• _The exercise_:
Take the listing and print it in full, exactly as given.

• _Given information_:
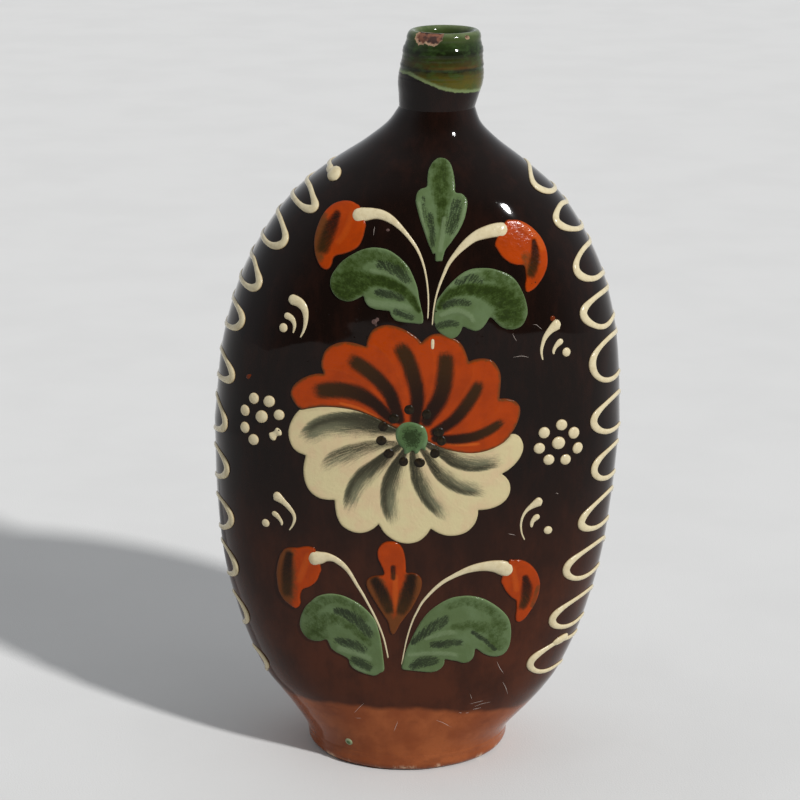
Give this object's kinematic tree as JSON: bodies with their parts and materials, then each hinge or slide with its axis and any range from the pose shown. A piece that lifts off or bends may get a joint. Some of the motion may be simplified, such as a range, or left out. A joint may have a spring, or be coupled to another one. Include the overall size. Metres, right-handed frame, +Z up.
{
  "type": "flat oval ceramic flask",
  "caption": "Glazed flat-sided pottery flask on an oval foot, with a short round neck, an open mouth and a slip-trailed flower decoration; stands upright and holds liquid.",
  "frame": {"origin": "on the ground plane, under the middle of the object's bounding box", "axes": "+Z up from the foot to the mouth, +X to the right along the flask's width when its front is looked at, the decorated front faces -Y"},
  "size_m": [0.1507, 0.0852, 0.27],
  "materials": {
    "clay": "orange-brown fired clay under a clear gloss glaze",
    "dark_glaze": "near-black brown gloss glaze, redder lower down",
    "green_glaze": "mottled olive-green gloss glaze",
    "orange_slip": "orange slip under clear gloss glaze, with dark brush streaks",
    "cream_slip": "cream slip under clear gloss glaze",
    "green_slip": "green slip under clear gloss glaze, with dark brush marks"
  },
  "bodies": {
    "root": {"foot_slab": "clay", "body_shell": "dark_glaze", "neck_collar": "green_glaze", "rosette_orange_fan": "orange_slip", "back_rosette_orange_fan": "orange_slip", "upper_bud_left": "orange_slip", "upper_bud_right": "orange_slip", "lower_bud_left": "orange_slip", "lower_bud_right": "orange_slip", "lower_trefoil": "orange_slip", "rosette_boss": "green_slip", "back_rosette_boss": "green_slip", "upper_trefoil": "green_slip", "upper_leaf_left": "green_slip", "upper_leaf_right": "green_slip", "lower_leaf_left": "green_slip", "lower_leaf_right": "green_slip", "rosette_cream_fan": "cream_slip", "back_rosette_cream_fan": "cream_slip", "upper_stem_left": "cream_slip", "upper_stem_right": "cream_slip", "lower_stem_left": "cream_slip", "lower_stem_right": "cream_slip", "comma_upper_left": "cream_slip", "small_comma_upper_left": "cream_slip", "comma_dot_upper_left": "cream_slip", "comma_lower_left": "cream_slip", "small_comma_lower_left": "cream_slip", "comma_dot_lower_left": "cream_slip", "comma_upper_right": "cream_slip", "small_comma_upper_right": "cream_slip", "comma_dot_upper_right": "cream_slip", "comma_lower_right": "cream_slip", "small_comma_lower_right": "cream_slip", "comma_dot_lower_right": "cream_slip", "dot_left_centre": "cream_slip", "dot_left_1": "cream_slip", "dot_left_2": "cream_slip", "dot_left_3": "cream_slip", "dot_left_4": "cream_slip", "dot_left_5": "cream_slip", "dot_left_6": "cream_slip", "dot_left_7": "cream_slip", "dot_right_centre": "cream_slip", "dot_right_1": "cream_slip", "dot_right_2": "cream_slip", "dot_right_3": "cream_slip", "dot_right_4": "cream_slip", "dot_right_5": "cream_slip", "dot_right_6": "cream_slip", "dot_right_7": "cream_slip", "side_trail_left": "cream_slip", "side_trail_right": "cream_slip"}
  },
  "joints": []
}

• _Task solution_:
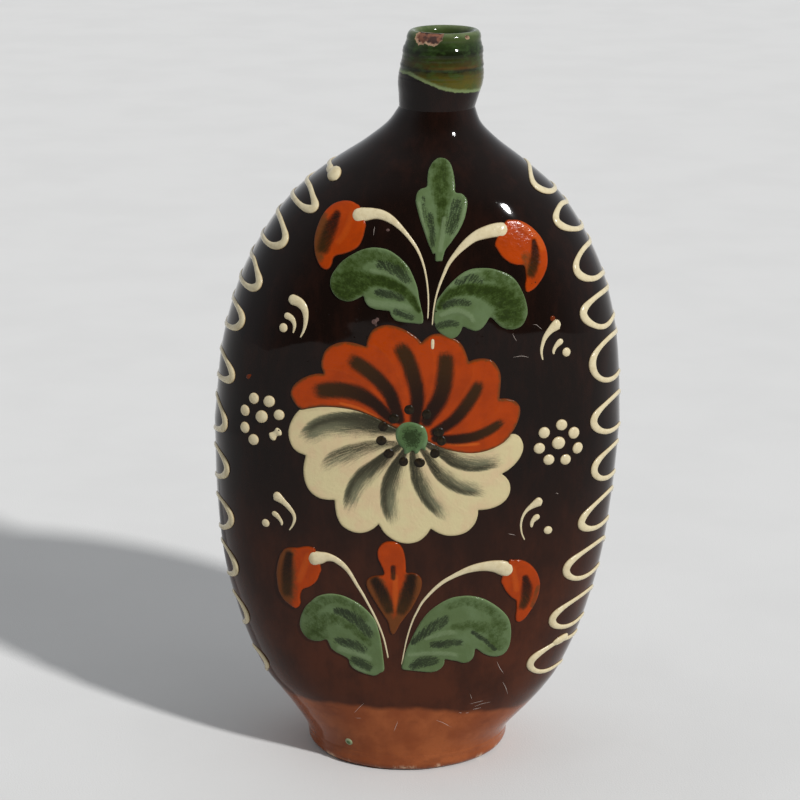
Give this object's kinematic tree as JSON: bodies with their parts and materials, then each hinge or slide with its axis and any range from the pose shown. A piece that lifts off or bends may get a joint. Some of the motion may be simplified, such as a range, or left out. A joint may have a spring, or be coupled to another one. Include the overall size. Metres, right-handed frame, +Z up.
{
  "type": "flat oval ceramic flask",
  "caption": "Glazed flat-sided pottery flask on an oval foot, with a short round neck, an open mouth and a slip-trailed flower decoration; stands upright and holds liquid.",
  "frame": {"origin": "on the ground plane, under the middle of the object's bounding box", "axes": "+Z up from the foot to the mouth, +X to the right along the flask's width when its front is looked at, the decorated front faces -Y"},
  "size_m": [0.1507, 0.0852, 0.27],
  "materials": {
    "clay": "orange-brown fired clay under a clear gloss glaze",
    "dark_glaze": "near-black brown gloss glaze, redder lower down",
    "green_glaze": "mottled olive-green gloss glaze",
    "orange_slip": "orange slip under clear gloss glaze, with dark brush streaks",
    "cream_slip": "cream slip under clear gloss glaze",
    "green_slip": "green slip under clear gloss glaze, with dark brush marks"
  },
  "bodies": {
    "root": {"foot_slab": "clay", "body_shell": "dark_glaze", "neck_collar": "green_glaze", "rosette_orange_fan": "orange_slip", "back_rosette_orange_fan": "orange_slip", "upper_bud_left": "orange_slip", "upper_bud_right": "orange_slip", "lower_bud_left": "orange_slip", "lower_bud_right": "orange_slip", "lower_trefoil": "orange_slip", "rosette_boss": "green_slip", "back_rosette_boss": "green_slip", "upper_trefoil": "green_slip", "upper_leaf_left": "green_slip", "upper_leaf_right": "green_slip", "lower_leaf_left": "green_slip", "lower_leaf_right": "green_slip", "rosette_cream_fan": "cream_slip", "back_rosette_cream_fan": "cream_slip", "upper_stem_left": "cream_slip", "upper_stem_right": "cream_slip", "lower_stem_left": "cream_slip", "lower_stem_right": "cream_slip", "comma_upper_left": "cream_slip", "small_comma_upper_left": "cream_slip", "comma_dot_upper_left": "cream_slip", "comma_lower_left": "cream_slip", "small_comma_lower_left": "cream_slip", "comma_dot_lower_left": "cream_slip", "comma_upper_right": "cream_slip", "small_comma_upper_right": "cream_slip", "comma_dot_upper_right": "cream_slip", "comma_lower_right": "cream_slip", "small_comma_lower_right": "cream_slip", "comma_dot_lower_right": "cream_slip", "dot_left_centre": "cream_slip", "dot_left_1": "cream_slip", "dot_left_2": "cream_slip", "dot_left_3": "cream_slip", "dot_left_4": "cream_slip", "dot_left_5": "cream_slip", "dot_left_6": "cream_slip", "dot_left_7": "cream_slip", "dot_right_centre": "cream_slip", "dot_right_1": "cream_slip", "dot_right_2": "cream_slip", "dot_right_3": "cream_slip", "dot_right_4": "cream_slip", "dot_right_5": "cream_slip", "dot_right_6": "cream_slip", "dot_right_7": "cream_slip", "side_trail_left": "cream_slip", "side_trail_right": "cream_slip"}
  },
  "joints": []
}